Self-styled dealmaker Donald Trump said as a presidential candidate last year that he would be willing to speak with North Korean leader Kim Jong-un over hamburgers. “We should be eating a hamburger on a conference table,” he said in a campaign speech last June in Atlanta, Georgia.

But in an interview with Fox News Tuesday, Trump described former presidents Bill Clinton and Barack Obama’s ability to deal with North Korea as a failure. “They’ve all been outplayed by this gentleman,” referring to North Korean leader Kim Jong-un, and presumably his late father Kim Jong-il. He continued, “And we’ll see what happens.”

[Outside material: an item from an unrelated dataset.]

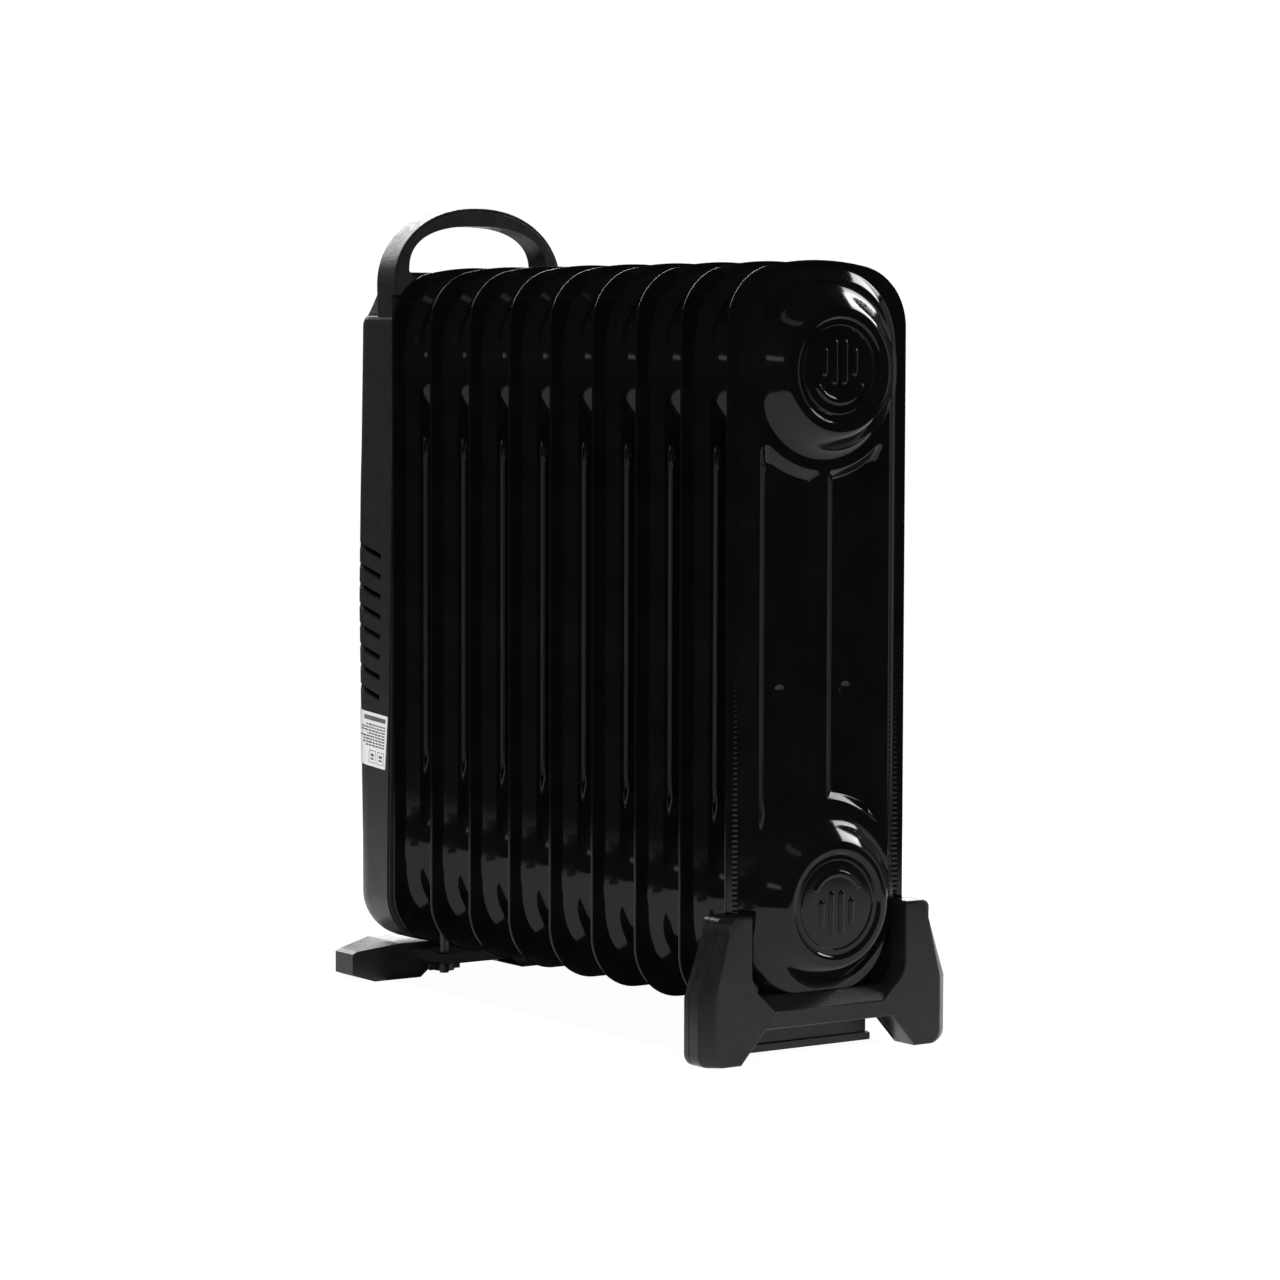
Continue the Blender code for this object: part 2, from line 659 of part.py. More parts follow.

Rep. Scott Taylor, a Republican from Virginia, told CNN Tuesday that there is the “potential for the military to be there, so the potential of force as well,” calling this “a new component” of the Trump administration’s strategy on the North.

“You know, when you have diplomacy, whether you’re conducting diplomacy or UN conventions or sanctions… sometimes you have to have at least the perception that you will back things up by force,” said Taylor, a former Navy SEAL sniper. “So, that’s the new component here. You can see that that has brought China to the table, unlike ever before that we have seen.”